Mission ready: Colorado Conservatory for the Jazz Arts
This nonprofit has worked to empower youth through music education at venues across the metro area for more than two decades. Now, it’s found a forever home, thanks to a partnership with MSU Denver’s Department of Music.
The Colorado Conservatory for the Jazz Arts and Metropolitan State University of Denver have been singing from the same sheet of music for more than a decade.
Faculty members from the University’s Department of Music regularly teach at the nonprofit that works to empower youth to express themselves through jazz music, and Conservatory Artistic Director Paul Romaine directed ensembles and taught drum set at MSU Denver from 2014 to 2018. The Conservatory also regularly held evening band practices at the Auraria Campus Arts Building while it bounced around from room to room in search of a permanent home.
But at the beginning of the year, the CCJA found a forever home when it and MSU Denver made their partnership official. Since February, the CCJA has been holding classes, performances and meetings at MSU Denver’s Kalamath Building (800 Kalamath St.), the space that also hosts MSU Denver jazz practices and performances.

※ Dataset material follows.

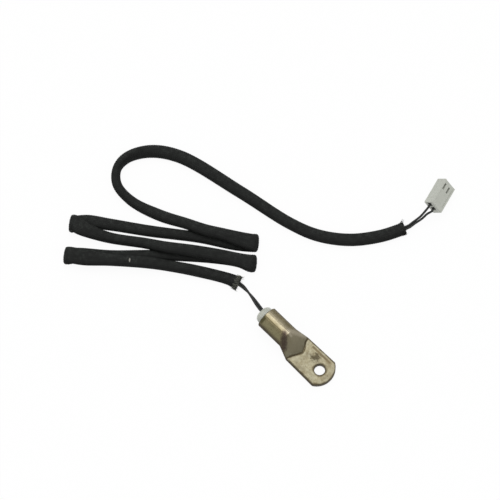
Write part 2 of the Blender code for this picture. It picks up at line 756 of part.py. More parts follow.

“There has always been a lot of crossover and close relationships between us and them,” said Peter Schimpf, MSU Denver Department of Music chair.
The move is exciting for the CCJA and MSU Denver’s Jazz Department, said Chris Romaine, who with her husband, Paul, founded the Conservatory in 1999. The University and the nonprofit share a vision for the larger Colorado music community and are already developing concepts such as joint concerts, workshops and programming. The partnership also helps the CCJA serve an even more diverse population while it works to improve equity and inclusion in music education.
“(Moving to the building) is a complete game-changer for us, and it’s a dream come true,” Chris Romaine said. “The potential is very inspiring to us.”
A pipeline to and from MSU Denver
MSU Denver’s Kalamath Building is designed for jazz. It has soundproof rooms for recording, jazz libraries, instruments and other shared resources.
The University’s hope is that young CCJA students will have a good experience and recognize that that experience can continue in programs at MSU Denver since the nonprofit and the University share the same facility and resources, Schimpf said.
But the partnership presents additional opportunities to grow the music community beyond being a pipeline for students, he said.
“We can share guest artists; we can share camps – we can just share a lot of different resources between the two programs, which benefits everybody,” Schimpf said.
Having MSU Denver’s faculty available to CCJA students is a great resource, Paul Romaine said. And the building seems like it was built for the nonprofit’s mission.
“We are the jazz community,” he said. “We like to rep that, and we’re excited that this building has an opportunity to strengthen and build not only the musicians in the community but the people that surround and support the musicians.”
Youth movement
The CCJA’s summer programs taking place at MSU Denver’s Kalamath Building include a jazz boot camp for instrumentalists and vocalists ages 10-18, topic-based courses, jazz ensembles, jazz camps and jazz workshops.
Such programs offered by the nonprofit have groomed scores of young jazz artists such as Liam Gallagher, who recently graduated from the Denver School of Arts, serves as a student rep for the CCJA’s board of directors and is interning with the nonprofit this summer before going to the University of North Texas in the fall. Gallagher, who began participating in the CCJA’s programs in fall 2018, said his experience with the organization was unique.
Through the CCJA, he worked with professional jazz musicians and performed at Red Rocks Amphitheatre and recently at a stage inside the Kalamath Building. The building has been beneficial to CCJA students, he said, because now they have a centralized location.
“The quality of the space is really fantastic,” he said. “All the kids that are going to CCJA are in constant contact with (MSU Denver’s) faculty and influence, which can be helpful to students and to MSU Denver in the future.”